In a parallel case Iran claimed that between 1987-88 the US navy attacked Iranian oil platforms in the Persian Gulf, actively siding with Saddam Hussein in the final stages of the Iraq-Iran war 1980-88. The US claimed its attack was in self-defence, but after a careful examination of the evidence the ICJ rejected it acted to repel an imminent attack. 

Then as now the US was not under armed attack from Iran. On the contrary, it had covertly supported Iraq led by Hussein who invaded Iran in 1980. The US supported Hussein for eight years in his war against Iran culminating in the tanker war between them in 1987-88. 

The US became more actively involved in the tanker war at the behest of Kuwait to secure oil traffic in the Persian Gulf – much like it will have to do in the current war. US military involvement in the end forced Iran’s Ayatollah Khomeini to agree to a ceasefire that still holds good.

But relations between Iran and the US deteriorated probably as a result of the fact that Iraq was itself invaded twice since the ceasefire with Iran. In 1991 the US led a coalition of 34 countries – including the UK, France, Egypt, Saudi Arabia and Syria – to oust Iraq from Kuwait it had invaded in 1990.
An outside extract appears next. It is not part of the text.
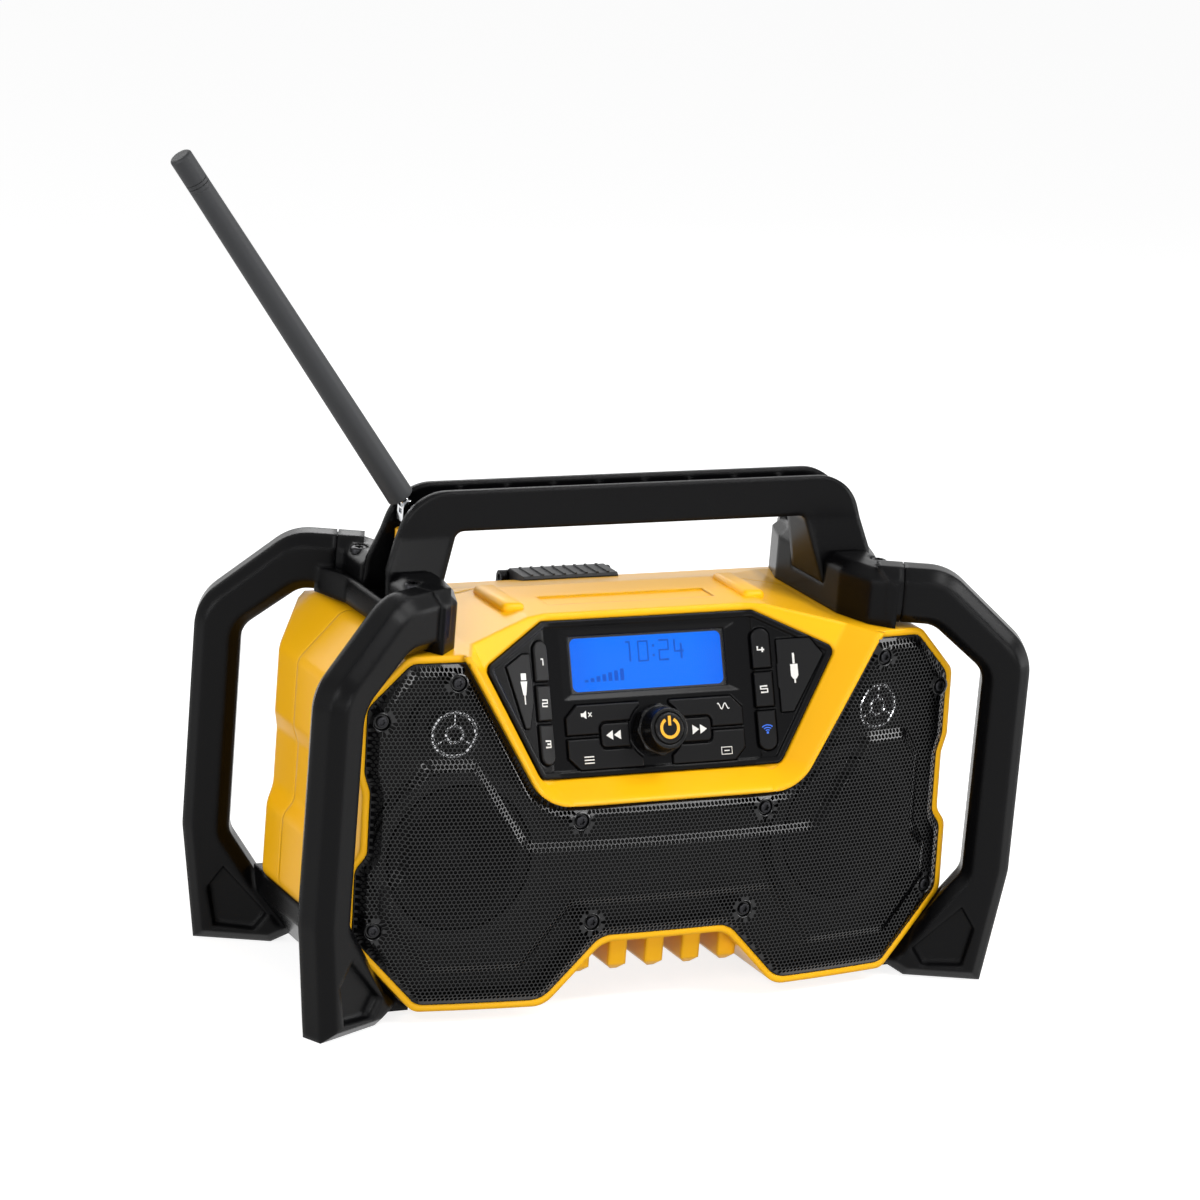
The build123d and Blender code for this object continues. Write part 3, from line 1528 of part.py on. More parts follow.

Iraq was invaded again in 2003, this time unlawfully by the US and UK, ostensibly to rid Iraq of weapons of mass destruction (WMD) but in reality to remove Saddam Hussein from power. No weapons of mass destruction were found but Hussein was removed and eventually hanged for the massacre of 148 Shia men and boys in 1982.

About 65 per cent of the population of Iraq and 90 per cent of the population in Iran are Shia and although they are part of the same of branch of Islam they differ on the separation of religion from politics.

Paradoxically, the Shia Islam practised by the followers of Grand Ayatollah Sistani in Iraq known as quietism, where clerics guide the spiritual life of the people but do not rule politically, is more in keeping with the Persian character than the theocratic model known as velayat in Iran introduced by Ayatollah Khomeini after the 1979 revolution.

Like the Greeks, the Persians have two historical influences – the ancient and the more recent religious influence: Orthodox Christianity in the case of the Greeks and Shia Islam in the case of the Persians. But whereas the Greeks have managed to blend the two reasonably well of late, the Persians have yet to find the blend that reconciles the two.